A true product of the Algarve: “Poisia”
From the hands of craftspeople of the Algarve and from the creativity of designers Joana Cabrita Martins and Ana Rita Aguiar, comes the “Poisia” set, which looks for new forms of inspiring everyday objects in the land and in expertise.
Fernando Henriques was born 52 years ago in the parish of Alte. He began to work as a carpenter at the age of 15 and this was the trade he stuck with until the crisis kicked in. Faced with a lack of work, he found an alternative in nature: “While walking through the countryside I spotted a beautiful root and pictured it as a table.” Because he was able to sell it as soon it was completed, he began to dedicate his time to craftsmanship. He now makes fruit baskets, cutlery, chopping boards, stools, tables… out of the trunks and roots of carob trees, olive trees, almond trees, loquat trees, holm oaks and walnut trees, taking advantage of tree clearing undertaken by his neighbours, which otherwise would lead them to being reduced to smoke and ashes when burnt.

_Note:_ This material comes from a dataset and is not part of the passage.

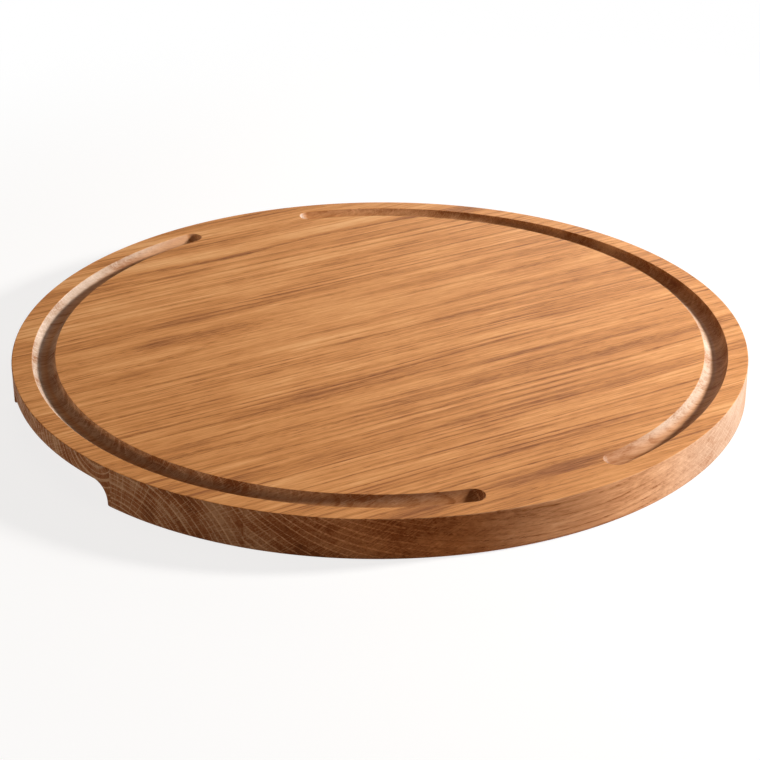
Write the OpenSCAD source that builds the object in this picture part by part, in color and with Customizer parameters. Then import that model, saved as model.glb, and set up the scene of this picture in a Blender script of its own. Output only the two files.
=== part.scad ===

Some years down the line, Fernando Henriques says that he is happy with his new life: “it gives me pleasure to look at a piece and imagine what it could become; nature has such beautiful things.”
It was in this spirit that he developed an interest in the challenge thrown down by the TASA Project designers; that of creating a coat hook and footrest. “The designers compelled me to do things perfectly, which is good, because normally it’s the opposite, with people pressuring me to do things worse, so that they are cheaper.” During the work process, this was the shared language: to make room for establishing the result that they are all satisfied with. And all of them, craftsman and designers, gained something out of the process: him, the opportunity to hone his skills; and them, intensive training in the singularities of each wood.
And you’re wrong if you think that innovation just comes from science and academic knowhow. Master Fernando, when researching in nature’s laboratory, has learnt that you can use berries (from the aroeira tree [pistacia lentiscus], for example) to darken and dye wood; an invention that the designers want to test for dyeing other materials.